#### EXERCISE DIRECTIONS
Write out every line below that includes the word "scene".

#### DATASET EXTRACT
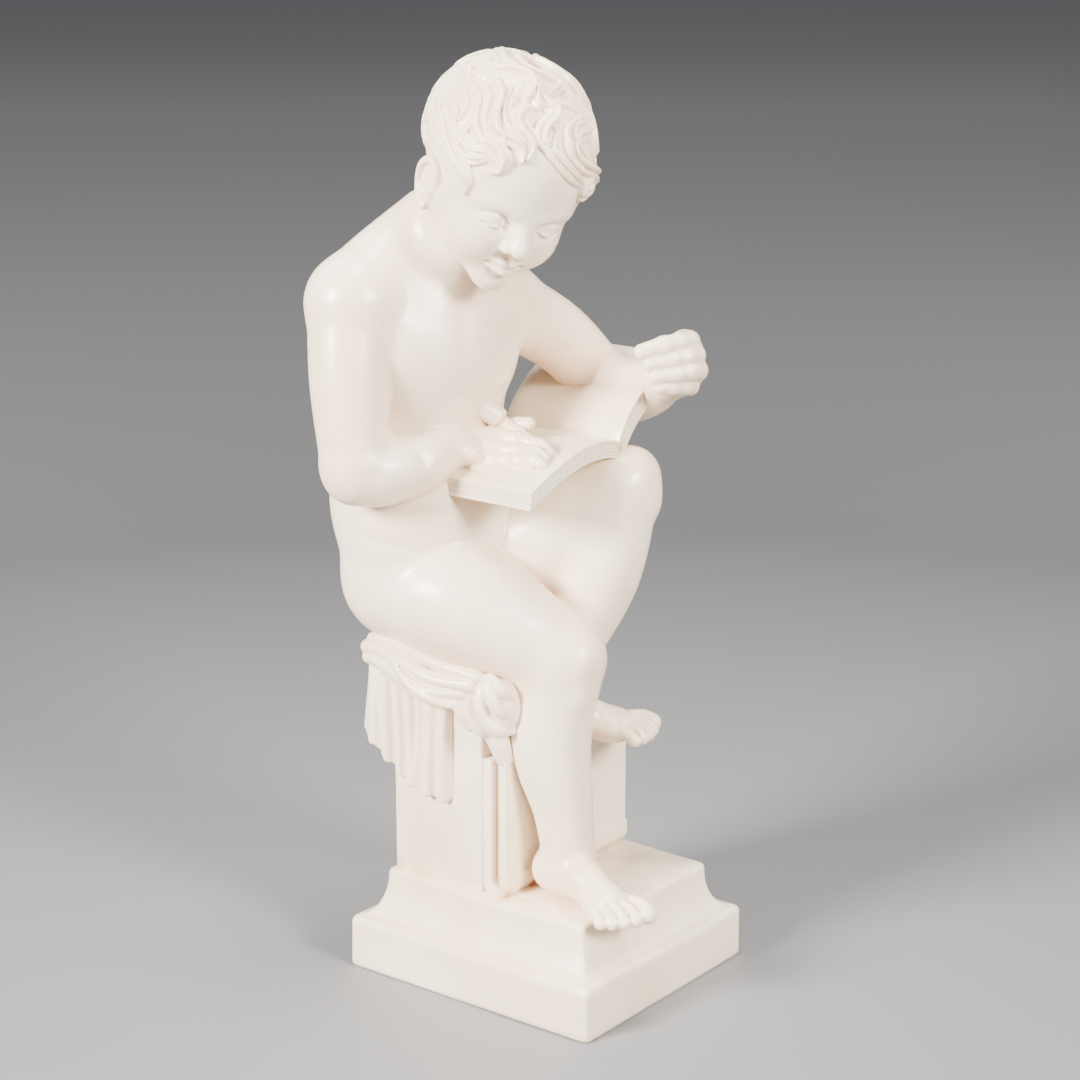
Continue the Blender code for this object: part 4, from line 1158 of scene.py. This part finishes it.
def lamp(name, place, size, power, color):
    light = bpy.data.lights.new(name, "AREA")
    light.size = size
    light.energy = power
    light.color = color
    obj = add(name, light)
    obj.location = place
    obj.rotation_mode = "QUATERNION"
    obj.rotation_quaternion = (Vector(place) - Vector(LAMP_AIM)).to_track_quat("Z", "Y")


def studio():
    bm = bmesh.new()
    bmesh.ops.create_grid(bm, x_segments=2, y_segments=2, size=30)
    ground = add("floor", as_mesh("floor", bm))
    ground.data.materials.append(floor_painted_light())
    world = bpy.data.worlds.new("studio")
    bpy.context.scene.world = world
    world.use_nodes = True
    world.node_tree.nodes["Background"].inputs["Color"].default_value = (0.48, 0.48, 0.5, 1)
    world.node_tree.nodes["Background"].inputs["Strength"].default_value = 0.3
    lamp("left", (-1.25, 0.35, 0.75), 0.4, 92, (1, 0.97, 0.92))
    lamp("front", (-0.2, -1.3, 0.8), 0.36, 50, (1, 0.97, 0.92))
    lamp("above", (0, -0.1, 1.3), 0.4, 16, (1, 0.98, 0.95))
    lamp("right", (1.1, -0.6, 0.8), 0.6, 5, (1, 0.98, 0.96))


def photo_camera():
    camera = bpy.data.cameras.new("photo_camera")
    camera.sensor_width = CAMERA_SENSOR
    camera.lens = PHOTO_LENS / PHOTO_SIDE * CAMERA_SENSOR
    camera.clip_start = 0.01
    camera.clip_end = 20
    obj = add("photo_camera", camera)
    obj.location = CAMERA_PLACE
    obj.rotation_mode = "QUATERNION"
    obj.rotation_quaternion = Vector(CAMERA_BACK).to_track_quat("Z", "Y")
    bpy.context.scene.camera = obj


alabaster = stone("ivory_alabaster")
body = body_clay()
dive(body, 1)
pieces = [skin("boy", body, 190000, 3)]
del body
bust = head_clay()
dive(bust, -1)
pieces.append(skin("head", bust, 190000))
del bust
pieces.append(skin("drapery", cloth_clay(), 90000))
pieces.append(skin("quill", quill_clay(), 12000))
pieces.append(plinth())
block_low = (-BLOCK_SIDE, BLOCK_FRONT, PLATFORM - 0.8)
pieces.append(block_piece("seat_block", block_low, (BLOCK_SIDE, BLOCK_BACK, SEAT[2]), 1.0, 0.35))
pieces += tome()
pieces += open_book(alabaster)
for piece in pieces:
    piece.data.materials.clear()
    piece.data.materials.append(alabaster)
    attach(piece, "root")
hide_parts("statue")
studio()
photo_camera()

#### WRITTEN RESPONSE
Continue the Blender code for this object: part 4, from line 1158 of scene.py. This part finishes it.
    bpy.context.scene.world = world
    bpy.context.scene.camera = obj